In Premium Comm. Serv. Corp. (1999) 72 Cal. App. 4th 1493, the same error occurred. The attorney drafting the Section 998 offer failed to include a provision for each side to bear its’ own costs. The Court of Appeal reached the same conclusion as in Pazderka: this is not the type of error ordinarily made by a person with no special training or skill. 72 Cal. App. 4th 1493, 1495-97.

Here, counsel’s mistake is more like that in Premium and Pazderka than in Zamora – that is, it is one of judgment than simply a clerical error.

It appears counsel believed the entire amount of Benter’s coverage limits would remain available regardless of the proffered 998 settlement with Hoeven. He indicates he made something like this clear to others, but there is nothing specific about communication with Benter’s counsel – much less assurances made by Benter’s counsel.

Months after Hoeven accepted Plaintiff’s 998 offer (and Benter had not accepted the simultaneous 998 offer to him), Plaintiff’s counsel was surprised when Benter’s counsel explained his understanding was that Plaintiff would not be entitled to any further recovery under the remaining insurance policies (presumably speaking of Benter’s policy). [Olan Decl., ¶ 11.] While Plaintiff’s counsel does not explain what, if any, basis Benter’s counsel gave for his opinion, given Benter’s MSJ it seems that his counsel was referring to the effect set off effect of Hoeven’s settlement on Benter’s imputed liability.

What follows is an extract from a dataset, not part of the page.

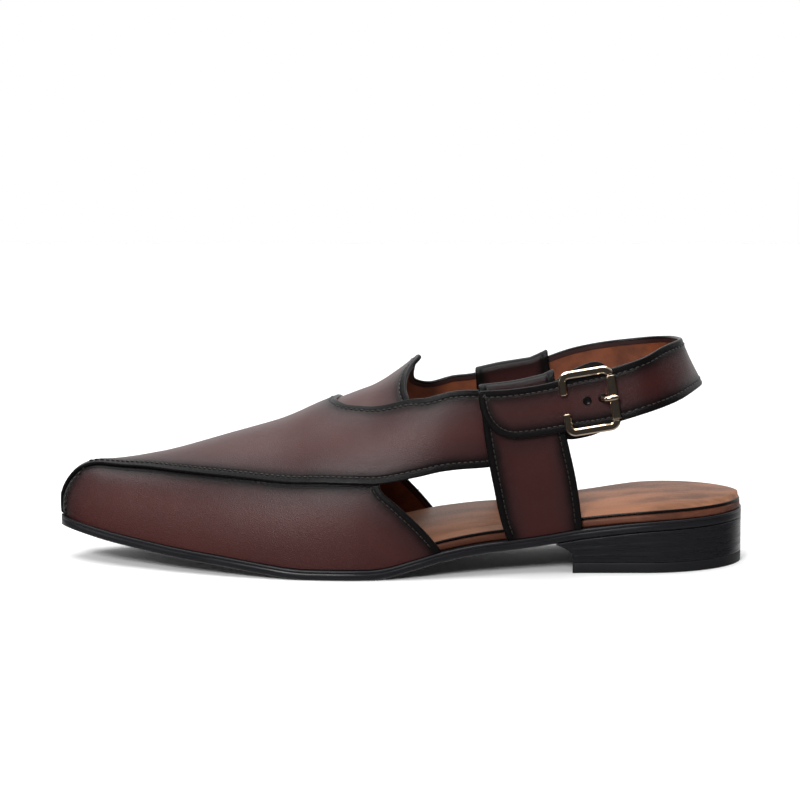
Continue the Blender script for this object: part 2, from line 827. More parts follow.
def lining_leather():
    """Tan lining leather, drum dyed and left matt, with the outer leather folded over its edges.
    It glows orange brown inside the shoe, within a narrow dark border."""
    material, tree, where = start_material("lining_leather_matt")
    edge = node(tree, "Attribute", {"attribute_name": "edge_mm"}, output="Fac")
    mottle = {"Vector": where, "Scale": per_mm(10), "Detail": 6.0, "Roughness": 0.55}
    cloud = node(tree, "MapRange", SOFT, [node(tree, "TexNoise", None, mottle), 0.3, 0.65, 0.0, 1.0])
    dyed = {SHARE: cloud, LOW: darker("lining", 0.55), HIGH: colour("lining")}
    tan = node(tree, "Mix", COLOURS, dyed, MIXED)
    border = node(tree, "MapRange", SOFT, [edge, 1.9, 2.15, 0.0, 1.0])
    bordered = {SHARE: border, LOW: colour("leather_deep"), HIGH: tan}
    bump, _ = grain(tree, where, 0.8, 0.09)
    fold = node(tree, "MapRange", SOFT, [edge, 1.8, 2.3, 1.0, 0.0])
    step = {"Strength": 0.8, "Distance": 0.4 * MM, "Height": fold, "Normal": bump}
    finish_material(
        tree,
        {
            "Base Color": node(tree, "Mix", COLOURS, bordered, MIXED),
            "Roughness": 0.58,
            "Normal": node(tree, "Bump", None, step),
        },
    )
    return material


def footbed_leather(name, key, streak):
    """Vegetable-tanned footbed leather, antiqued with a rag. It shows darker strokes along the foot."""
    material, tree, where = start_material(name)
    long = node(tree, "Mapping", None, {"Vector": where, "Scale": (0.3, 1.0, 1.0)})
    strokes = {"Vector": long, "Scale": per_mm(15), "Detail": 7.0, "Roughness": 0.62}
    tone = node(tree, "MapRange", SOFT, [node(tree, "TexNoise", None, strokes), 0.32, 0.6, 0.0, 1.0])
    along = node(tree, "SeparateXYZ", None, [where])
    seat = node(tree, "MapRange", SOFT, [along, 0.04, 0.1, 0.45, 1.0])
    tone = node(tree, "Math", MULTIPLY, [tone, seat])
    rubbed = {SHARE: tone, LOW: darker(key, streak), HIGH: colour(key)}
    bump, height = grain(tree, where, 0.9, 0.07)
    finish_material(
        tree,
        {
            "Base Color": node(tree, "Mix", COLOURS, rubbed, MIXED),
            "Roughness": node(tree, "MapRange", EVEN, [height, 0.15, 0.6, 0.4, 0.55]),
            "Specular IOR Level": 0.2,
            "Normal": bump,
        },
    )
    return material


def waxed_sole(name, rough, line):
    """Sole leather edge, inked black and waxed on a wheel. Faint level lines show its layers."""
    material, tree, where = start_material(name)
    long = node(tree, "Mapping", None, {"Vector": where, "Scale": (0.05, 0.05, 1.0)})
    pressed = {"Vector": long, "Scale": per_mm(line), "Detail": 3.0, "Roughness": 0.55}
    layers = node(tree, "TexNoise", None, pressed)
    bump = node(tree, "Bump", None, {"Strength": 0.4, "Distance": 0.05 * MM, "Height": layers})
    gloss = node(tree, "MapRange", SOFT, [layers, 0.3, 0.7, rough, rough + 0.16])
    finish_material(
        tree,
        {"Base Color": colour("sole"), "Specular IOR Level": 0.25, "Roughness": gloss, "Normal": bump},
    )
    return material


def thread_material():
    """Waxed nylon thread, dark brown. It shows as short dull dashes."""
    material, tree, where = start_material("waxed_thread")
    fuzz = {"Vector": where, "Scale": per_mm(0.4), "Detail": 5.0, "Roughness": 0.55}
    twist = {"Strength": 0.4, "Distance": 0.05 * MM, "Height": node(tree, "TexNoise", None, fuzz)}
    bump = node(tree, "Bump", None, twist)
    finish_material(tree, {"Base Color": colour("thread"), "Roughness": 0.45, "Normal": bump})
    return material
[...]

Plaintiff’s counsel’s blind spot on this point does not appear to be a mistake due to representations by opposing counsel, but his own mistake — a knowledge gap — about applicable law. Such a mistake is one of understanding and judgment, not a clerical typographical mistake. A settlement with Hoeven on the terms stated was intended – Plaintiff’s counsel simply that not understand or appreciate how those terms would play out vis-à-vis Defendant Benter’s liability.